ABSTRACT

The overall level of satisfaction experienced by service users who access health and social services may often be determined by the authenticity, openness and responsiveness shown to them by individual professionals. However, many service users leave encounters with professionals with feelings of helplessness and a sense that they have neither been listened to nor understood. This may be because, increasingly, many professionals find that limited resources and agency constraints limit their ability to respond fully to client need. However it can also be because the professional perceives the service user only in terms of a specific problem or a theoretical construct, rather than as a unique person with a unique set of issues to be considered (Ming Tsang 1998: 25).

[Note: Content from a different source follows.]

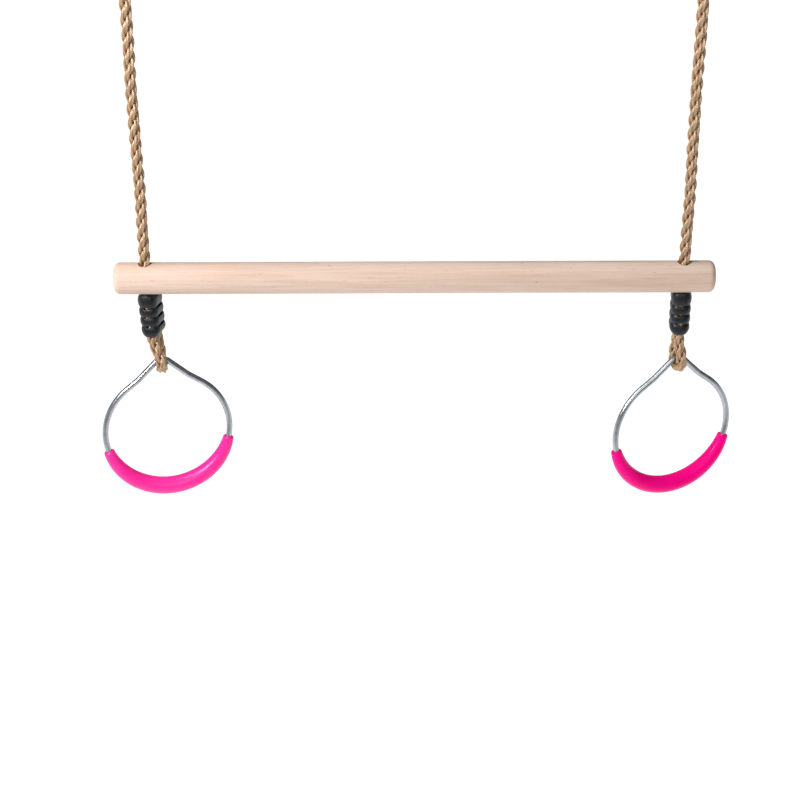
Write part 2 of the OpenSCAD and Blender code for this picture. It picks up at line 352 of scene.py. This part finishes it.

Over the past twenty years theorists have suggested that discontinuity between client need and professional response may be rooted in the nature of professional learning and the limitations of professional knowledge. With its emphasis on academic rigour and job-related competencies, professional education tends to produce practitioners who may be theoretically or technically skilled but who have not learned to understand and incorporate the service user's unique perspective into the professional response. The concept of reflective learning for professionals has attempted to address this issue, encouraging professionals to look beyond technical competencies thus enabling them to place the relationship with the service user at the centre of professional practice. Reflective teaching and learning is not confined to the acquisition of new skills, rather it creates an environment where professionals are helped to analyse and re-apprise their practice. The goal of reflective learning is a transformation of perspective (Mezirow 1991) - a significant shift in perspective that allows professionals not only to critically review their practice, but which also helps them to work in a more responsive, creative, and ultimately more effective manner.